Saturday, October 16, 2010

Heavy Stuff

Your children are perfect. My children are perfect. They’re all these perfect little beings.

As parents we want our kids to be perfect. We want the best for them.

Ella is having some minor speech problems. Nothing serious at all. She’s a little delayed. I took her to be evaluated and they said to wait a few months. They think she is fine and will catch up on her own. They think it’s normal for someone with a very talkative older sister to not need to talk. She was napping today. We both fell asleep on my bed. I woke up after 15 minutes and just looked at her. I watched her and thought about how we want the best for our kids. We want them to have a better life than we do.

This exact instance is no big deal. Her small speech delays are not anything serious. But it made me think about how someday there will be something that is not perfect with our kids.
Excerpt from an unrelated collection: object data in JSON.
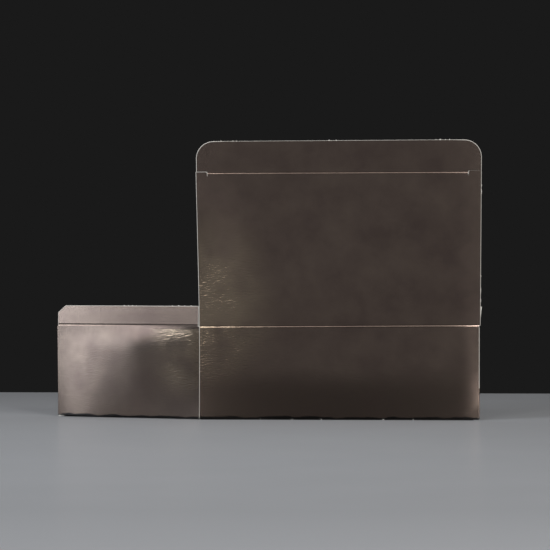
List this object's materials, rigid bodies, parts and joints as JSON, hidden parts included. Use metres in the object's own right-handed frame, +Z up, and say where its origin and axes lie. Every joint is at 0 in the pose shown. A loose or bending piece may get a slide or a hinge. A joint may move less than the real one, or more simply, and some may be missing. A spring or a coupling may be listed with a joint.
{
  "type": "takeaway chicken box",
  "caption": "Shallow oblong folding carton with a hinged slit-lock tuck lid, dust flaps and a crash-lock bottom, standing half opened from flat with its lid up.",
  "frame": {"origin": "middle of the footprint of the half-opened box with its open lid, on the surface that it stands on", "axes": "+X along the back wall and the lid crease, +Y from the lid's wall to the opposite wall, +Z up"},
  "size_m": [0.3206, 0.0672, 0.207],
  "materials": {
    "metallised_board": "satin"
  },
  "bodies": {
    "carton_body": {"carton_body": "metallised_board"},
    "lid": {"lid": "metallised_board"},
    "tuck_flap": {"tuck_flap": "metallised_board"},
    "dust_flap_left": {"dust_flap_left": "metallised_board"},
    "dust_flap_right": {"dust_flap_right": "metallised_board"}
  },
  "joints": [
    {"name": "lid_hinge", "type": "hinge", "parent": "carton_body", "child": "lid", "pos_m": [0.05494, -0.00426, 0.07], "axis": [-1, 0, 0], "range_deg": [-88, 12]},
    {"name": "tuck_hinge", "type": "hinge", "parent": "lid", "child": "tuck_flap", "pos_m": [0.05494, -0.02848, 0.18395], "axis": [-1, 0, 0], "range_deg": [-30, 95]},
    {"name": "dust_left_hinge", "type": "hinge", "parent": "carton_body", "child": "dust_flap_left", "pos_m": [-0.10528, 0.01461, 0.0708], "axis": [-0.9483, 0.3173, 0], "range_deg": [-90, 90]},
    {"name": "dust_right_hinge", "type": "hinge", "parent": "carton_body", "child": "dust_flap_right", "pos_m": [0.10355, 0.01484, 0.0708], "axis": [0.9483, -0.3173, 0], "range_deg": [-90, 0]}
  ]
}
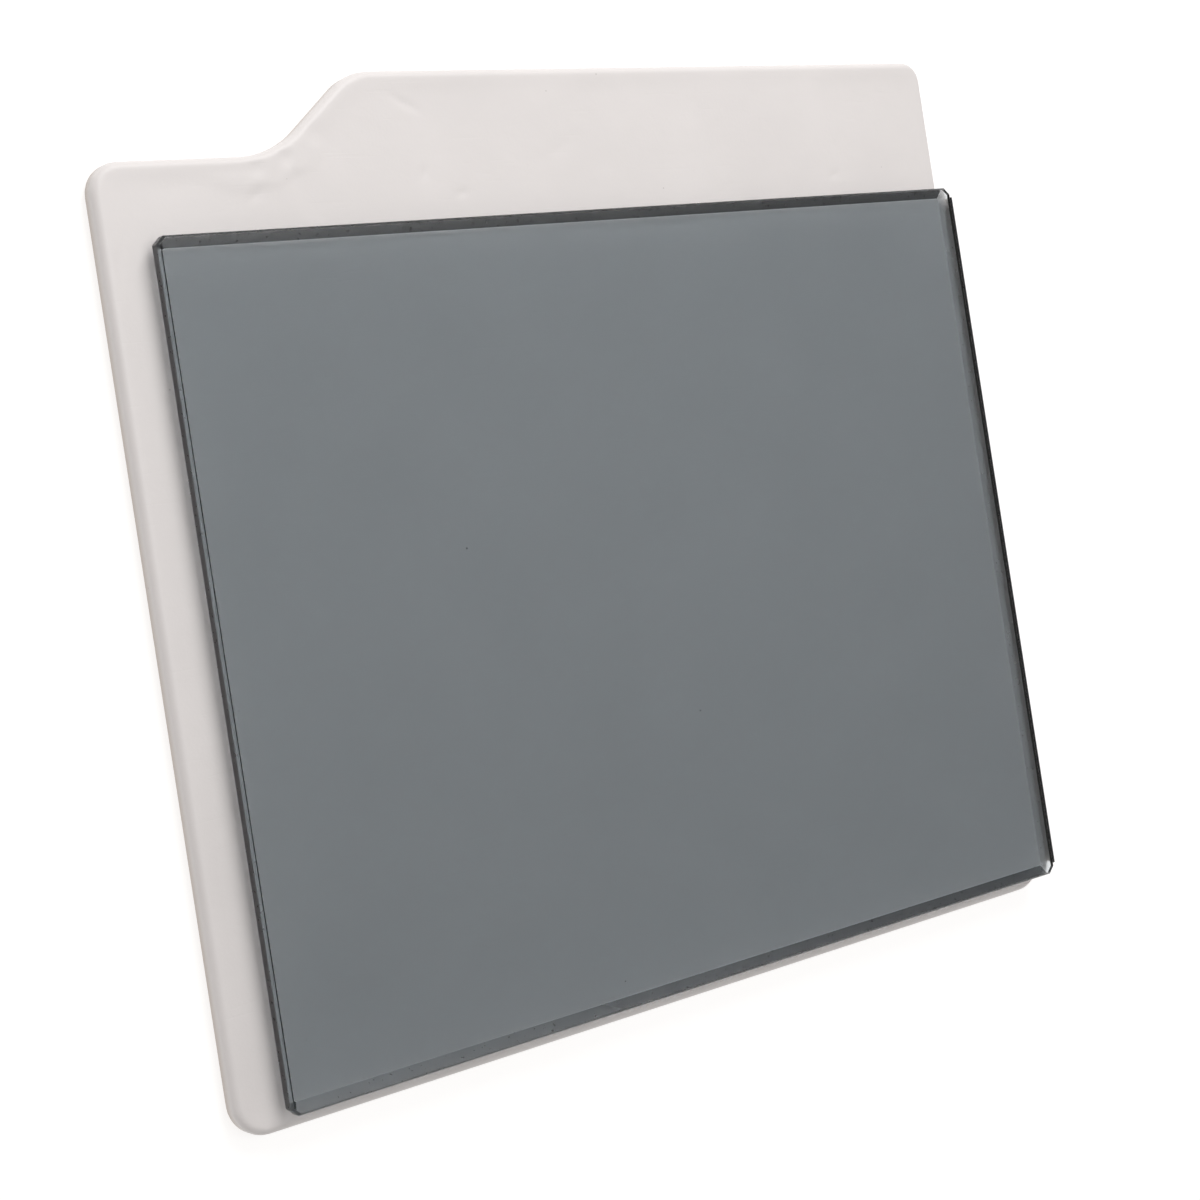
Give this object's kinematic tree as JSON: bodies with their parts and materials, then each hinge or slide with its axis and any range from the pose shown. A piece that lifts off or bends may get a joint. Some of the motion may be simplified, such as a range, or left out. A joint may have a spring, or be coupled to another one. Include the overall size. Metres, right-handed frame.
{
  "type": "negative carrier",
  "caption": "White covered plate with a finger tab and an opal window, and a hinged grey bevelled glass that holds sheet film flat on it.",
  "frame": {"origin": "centre of the outline's bounding box, on the back face", "axes": "+X to the right, towards the hinge; +Y towards the finger tab; +Z out of the glass, away from the back"},
  "size_m": [0.142, 0.1312, 0.0065],
  "materials": {
    "white_cover": "satin padded vinyl",
    "white_liner": "matte lining card",
    "core_metal": "rolled sheet",
    "opal_glass": "white flashed opal",
    "black_metal": "matte black lacquer",
    "screw_steel": "bright turned",
    "white_strip": "white bookbinding cloth",
    "black_strip": "bookbinding cloth inked black",
    "black_adhesive": "matte black tape",
    "grey_glass": "polished neutral grey glass"
  },
  "bodies": {
    "base_leaf": {"front_cover": "white_cover", "core_plate": "core_metal", "opal_pane": "opal_glass", "mask_frame": "black_metal", "mask_screws": "screw_steel", "back_cover": "white_liner", "hinge_strip_base": "white_strip"},
    "glass_leaf": {"cover_glass": "grey_glass", "hinge_adhesive": "black_adhesive", "hinge_strip_glass": "black_strip"}
  },
  "joints": [
    {"name": "glass_hinge", "type": "hinge", "parent": "base_leaf", "child": "glass_leaf", "pos_m": [0.071, 0, 0.00345], "axis": [0, 1, 0], "range_deg": [0, 175]}
  ]
}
What will it be like to deal with that?

When I was 12 I was diagnosed with a medical issue that requires me to take medication for the rest of my life. I was thinking of how my parents felt about that. I know it was somehow hard for them to deal with the fact that I was not perfect. I wonder what challenges I will face as a parent. Whether it will be medical issues, social issues, or my child get arrested or into other trouble. I wonder what these moments will be like.

I hope that I will be able to accept my children for who they are at all times. I know I would with the big things, sexual orientation for example. No matter what sexual orientation my child was I would fully accept them. What about the “little” things? Arrests, drug use? How will we face these challenges as a parent and still accept who they are? Accept their right to make mistakes and learn from them? I guess we just hope that we bring them up well enough that they know right from wrong. Whatever mistakes they make are a part of their lives and something they can learn and grow from. And I will be with them every step of the way.

As long as my children know that I am there for them in life in every way and that I influence their lives in a positive way I will know that I did a good job. The teenage years might be tough. Looking at that sweet face today it’s hard to imagine. I guess we just do the best we can. It’s all we can do, right?